Contrastingly, Sturla Atlas are in their early 20s and more concerned with the day-to-day topics in the life of young men, like sex, dank weed, wanting to buy pugs, and drinking wine in San Francisco. Sturla has found considerable success locally and been at the forefront of the few articles about the Icelandic hip hop scene in the foreign press. While some of the appeal is lost on me, there is no denying that bleach-blond, sleepy-eyed frontman Sigurbjartur Sturla Atlason has bangers to spare — in particular his frosty sex anthem “Time” (featuring a line about sucking on women’s toes and therefore only a matter of time before you will catch it on a Tarantino soundtrack).

Music of Solstice: Viagra & Rogaine

Lairy, lad culture favourites Prodigy were a mandatory attendance, so I stood through four tracks in the cold rain, with nothing but my girl’s thighs for cover (sorry, people behind us, it was a bucket list thing for us and our bucket list is dumb). Keith and the boys are somehow still alive and still putting on an aggressive live show. They were the coolest band on Earth during the mid-90s as far as I was concerned, but in 2017, it served as little more than a jaunt down memory lane. Nostalgia aside, current trends in electronic music have gone whooshing past Prodigy, and their their new tracks smell faintly of Viagra and Rogaine.

But, if you like it, fair play, you got exactly the live show that you were promised and they haven’t changed a bit.

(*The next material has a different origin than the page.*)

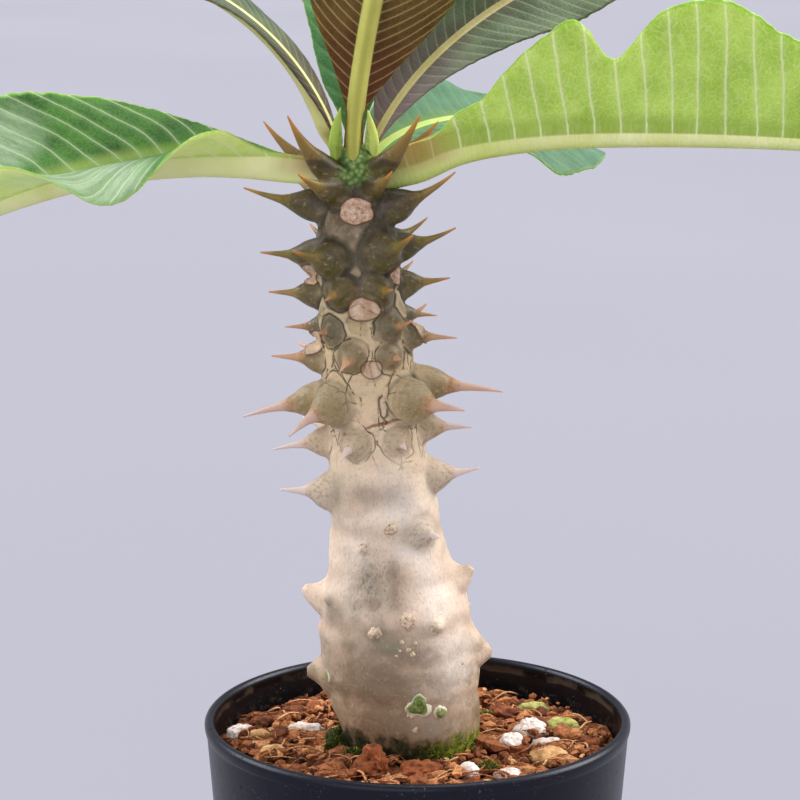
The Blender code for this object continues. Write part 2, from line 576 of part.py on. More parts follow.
def leaf_blade(name, leaf, finish):
    """A grid laid over the leaf's surface, split into triangles, then thickened downwards: thin at
    the margins and as deep as the keel along the midrib."""
    mesh = bpy.data.meshes.new(name)
    bm = bmesh.new()
    bmesh.ops.create_grid(bm, x_segments=leaf["rows"], y_segments=6, size=1)
    bm.to_mesh(mesh)
    bm.free()
    flat = np.empty(len(mesh.vertices) * 3)
    mesh.vertices.foreach_get("co", flat)
    flat = flat.reshape(-1, 3)
    s = np.clip((flat[:, 0] + 1) / 2, 0, 1)
    half_width = np.where(flat[:, 1] > 0, even_read(leaf["plus"][0], s), even_read(leaf["minus"][0], s))
    rib = np.minimum(MIDRIB_HALF_WIDTH / half_width, 0.4)
    column = np.rint(np.abs(flat[:, 1]) * 3).astype(int)
    t = np.choose(column, (np.zeros_like(rib), rib, 0.5 + 0.2 * rib, np.ones_like(rib)))
    points = leaf_points(leaf, s, t * np.sign(flat[:, 1]))
    mesh.vertices.foreach_set("co", (points * MM).ravel())
    mesh.update()
    made = new_object(name, mesh, part, finish)
    keel = made.vertex_groups.new(name="keel")
    deepest = max(leaf["keel"])
    depth = np.maximum(even_read(leaf["keel"], s), BLADE)
    share = np.clip((depth - BLADE) / (deepest - BLADE), 0, 1)
    for index in np.flatnonzero(column == 0):
        keel.add([int(index)], float(share[index]), "REPLACE")
    triangles = made.modifiers.new("triangles", "TRIANGULATE")
    triangles.quad_method = "SHORTEST_DIAGONAL"
    thick = made.modifiers.new("thickness", "SOLIDIFY")
    thick.thickness = deepest * MM
    thick.offset = -1
    thick.vertex_group = "keel"
    thick.thickness_vertex_group = BLADE / deepest
    apply_modifiers(made)
    return made


crown = bpy.data.collections.new("crown_clearance")
cutters.children.link(crown)
clearance = as_cutter(stem_body("crown_stem", crown, grow=GAP))
thorns = bpy.data.collections.new("crown_thorns")
cutters.children.link(thorns)
for number, spine in enumerate(spines):
    if spine[1] > 186:
        swell = CROWN_SWELL if spine[1] > CROWN_HEIGHT else HORN_SWELL
        horn(f"crown_spine_{number}", spine, thorns, swell, grow=GAP)
boolean(clearance, "UNION", thorns)
clear_collection(thorns)
for name, leaf in LEAVES.items():
    finish = material(name + "_green", LEAF_COLOURS[name], 0.5)
    blade = leaf_blade(name, leaf, finish)
    boolean(blade, "DIFFERENCE", clearance)
    keep_largest_piece(blade)
    shade_smooth(blade, 60)
clear_collection(crown)
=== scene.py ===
import json
import math

import bmesh
import bpy
import numpy as np
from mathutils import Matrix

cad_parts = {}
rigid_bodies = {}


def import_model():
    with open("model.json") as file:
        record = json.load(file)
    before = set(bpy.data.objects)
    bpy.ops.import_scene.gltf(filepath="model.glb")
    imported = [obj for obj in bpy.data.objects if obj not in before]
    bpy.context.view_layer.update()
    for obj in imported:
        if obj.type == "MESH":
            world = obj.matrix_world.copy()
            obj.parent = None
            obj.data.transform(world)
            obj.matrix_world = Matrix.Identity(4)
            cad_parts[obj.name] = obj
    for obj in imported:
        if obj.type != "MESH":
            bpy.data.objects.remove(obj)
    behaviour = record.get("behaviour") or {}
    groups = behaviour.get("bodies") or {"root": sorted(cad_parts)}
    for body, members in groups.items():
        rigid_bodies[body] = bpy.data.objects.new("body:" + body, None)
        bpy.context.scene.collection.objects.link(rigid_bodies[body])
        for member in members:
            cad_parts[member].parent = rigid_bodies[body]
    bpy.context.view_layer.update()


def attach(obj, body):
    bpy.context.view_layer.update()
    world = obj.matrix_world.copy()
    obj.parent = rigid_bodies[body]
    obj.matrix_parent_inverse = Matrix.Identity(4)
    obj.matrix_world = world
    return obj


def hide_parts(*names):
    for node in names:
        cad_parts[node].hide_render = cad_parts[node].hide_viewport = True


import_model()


# The studio. A camera stands half a metre in front and looks slightly down on a wide pale floor.
# Large soft lamps stand behind both of the plant's shoulders and over it, and a weaker one in front.
MM = 0.001
scene = bpy.context.scene
scene.view_settings.view_transform = "Standard"
lens = bpy.data.cameras.new("studio_camera")
lens.sensor_width = 36
lens.lens = 120
camera = bpy.data.objects.new("studio_camera", lens)
camera.location = (-0.0037, -0.540, 0.2606)
camera.rotation_euler = (math.radians(90 - 11.59), 0, 0)
scene.collection.objects.link(camera)
scene.camera = camera


def swatch(red, green, blue):
    """A colour off a paint card, 0 to 255 a channel, turned into the linear light of a shader."""
    return [((part / 255 + 0.055) / 1.055) ** 2.4 for part in (red, green, blue)] + [1.0]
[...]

I ended the night by escaping into the dry confines of club venue Hel where Nitin and Droog did a serviceable b2b club set that ended as background noise to catching up with old friends. The Hel has not quite lived up to the beautiful stage set up and the Thursday lineup.

That’s it for Saturday.

Sunday: This is the end

I was too hungover to attend.

(I’ve been partying for 4 days. Cut me some slack).